With the blessing of both Chiroptera Press and Hippocampus Press (the latter of which will be publishing a paperback edition in 2025), I have shared the full text of my introduction at my Living Dark newsletter. It includes not just my introduction to Mark’s book but my reminiscence of our more than two decades of friendship, standing as my tribute to him:

Forbidden Transmissions: An Introduction to Charnel Glamour

Here are two passages from that intro:

When my instinctive move in reflecting on Mark’s new book is to think back to where his career began, and to remember our early acquaintance, and to consider how this informs my own reading of Charnel Glamour, maybe I’m just trying to explain to myself how twenty years can possibly have passed, and why the memory of Mark’s first book still resonates with me all these years later, and how it is that he writes weird supernatural horror stories that patch directly into my apprehension, amplified by the passage of time, of the strange fact that we live in a world of phantoms in which we ourselves, despite our presumed solidity, may be the very source of spectrality….
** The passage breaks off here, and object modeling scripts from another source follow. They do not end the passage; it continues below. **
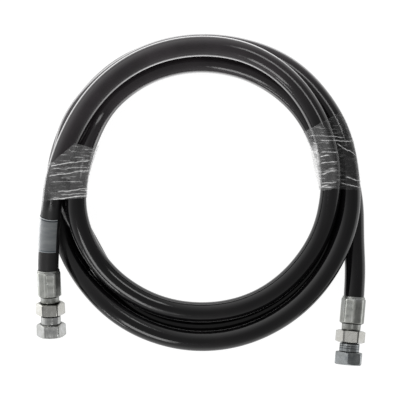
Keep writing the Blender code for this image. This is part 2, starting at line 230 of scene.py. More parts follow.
# Floor: its own light away from and in the bright ring and patch, and where those fade in and out
FLOOR_SIZE = 12.0
FLOOR_DROP = 0.2 * MM
FLOOR_GREY = ((0.3, (0.26, 0.26, 0.26)), (0.7, (0.3, 0.3, 0.3)))
FLOOR_GLOW = (0.95, 3.8)
RING_INSIDE = (160 * MM, 176 * MM)
RING_OUTSIDE = (215 * MM, 250 * MM)
RING_BEHIND = (-20 * MM, 120 * MM)
PATCH_SIDES = (30 * MM, 60 * MM)
PATCH_START = (20 * MM, 50 * MM)
PATCH_OUTSIDE = (100 * MM, 115 * MM)

# (name, place, size in metres, power in watts, what it lights)
LIGHTS = (
    ("key", (-0.52, -1.08, 1.0), (0.55, 0.6), 5.2, "soft"),
    ("rim", (-0.95, -1.1, 0.2), (0.4, 0.12), 1.2, "soft"),
    ("back", (0.64, 0.63, 1.33), (0.7, 0.35), 3.4, "soft"),
    ("cap", (0.21, -0.17, 1.5), (0.3, 0.3), 0.2, "metal"),
    ("spark", (-0.9, 0.25, 1.1), (0.12, 0.12), 1.2, "metal"),
    ("spark_right", (0.25, -0.9, 1.3), (0.12, 0.12), 0.8, "metal"),
)


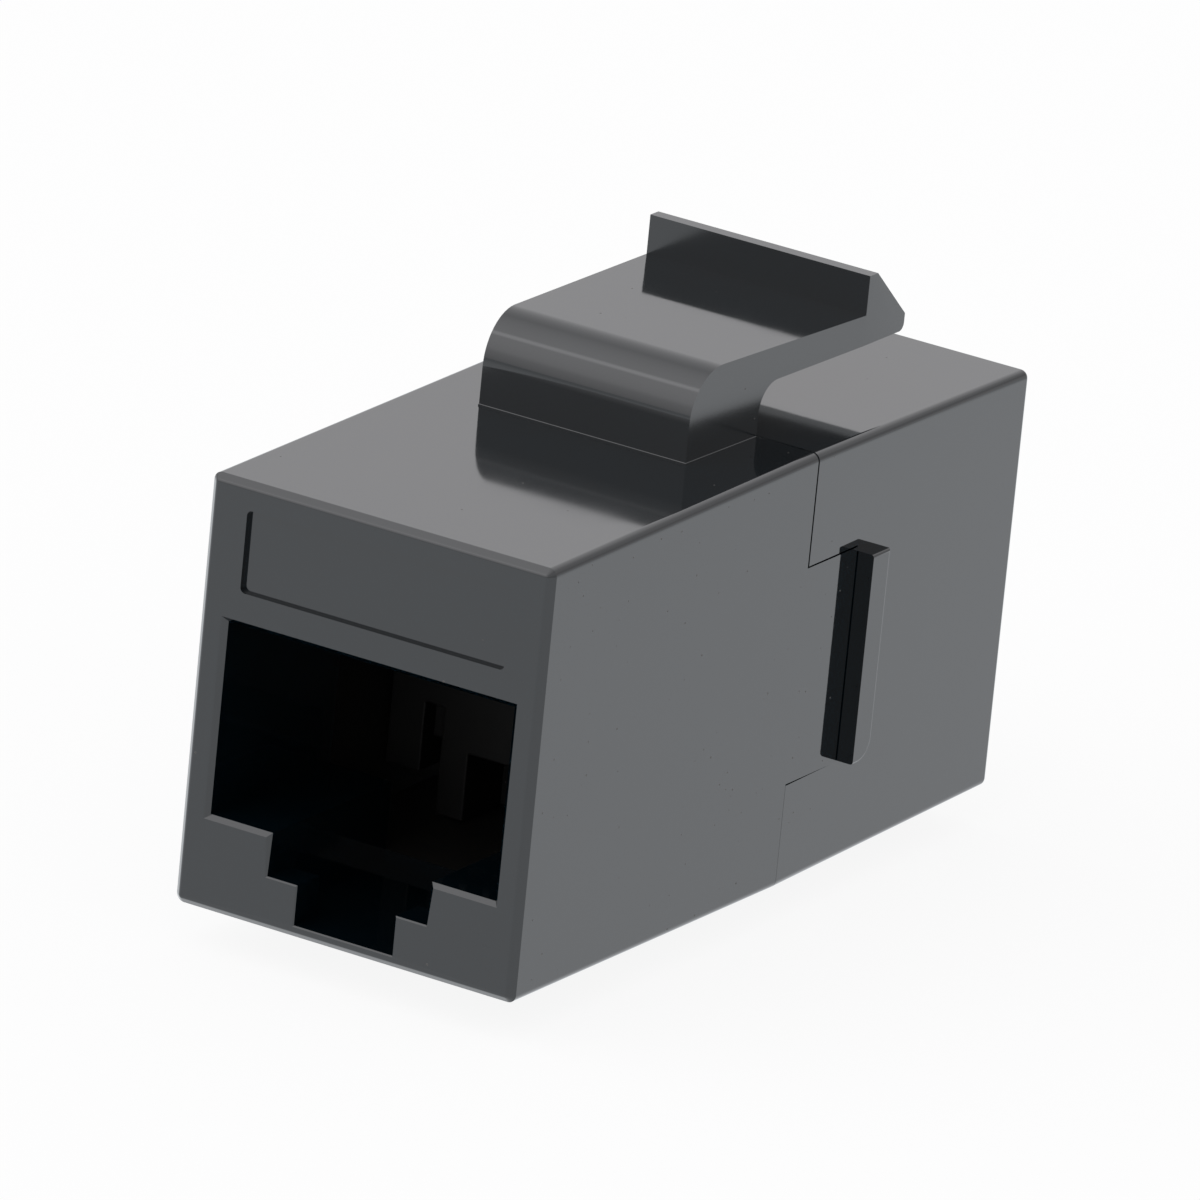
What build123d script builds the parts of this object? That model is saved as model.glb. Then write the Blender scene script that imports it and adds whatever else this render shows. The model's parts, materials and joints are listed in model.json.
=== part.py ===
from build123d import *
import os

# Keystone coupler: two modular sockets back to back in a snap-in body, in millimetres.
# X runs across the body, Y from the label face to the panel face, Z up.
# The origin is the centre of the label face; levels are counted from its lower edge.

# Body
body_width = 14.5
label_length = 17.85
panel_length = 15.17
seam_height = 16.72
label_top_draft = 0.22
label_bottom_draft = 0.16
panel_top_draft = 0.27
panel_bottom_draft = 0.18
panel_side_draft = 0.14
edge_radius = 0.33
face_radius = 0.18
panel_radius = 0.27
front_bevel = 0.25
seam_gap = 0.09
seam_inset = 0.4

# Socket
mouth_half = 6.08
mouth_floor = 3.62
mouth_ceiling = 10.93
mouth_bevel = 0.2
mouth_wall = 1.6
guide_depth = 8.0
pocket_half = 6.5
tab_half = 3.4
tab_floor = 2.0
slot_half = 2.1
slot_floor = 0.48
lip_depth = 1.5

# Label recess
label_width = 11.2
label_height = 3.1
label_middle = 13.75
label_depth = 0.2
label_radius = 0.2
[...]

[T]he Samuelsian weird fictional cosmos…is a place where I can sense some of the most pointedly personal intimations of metaphysical fear from throughout my lifetime peering through the elements of the various narrative vehicles that Mark has constructed for conveying his vision. Readers of such stories—readers like you and me—find pleasure in this emotion of weird and numinous fear. At the same time, we also recognize that stories like this are about more than just delivering a few literary fictional pleasures. They carry the ring or scent of truth. They feel like revelations, like forbidden transmissions, like windows or doorways to something that is real, but that we are otherwise not allowed to acknowledge or talk about. In short, they feel a lot like the supernaturally potent books-as-carriers that show up in many of the stories themselves.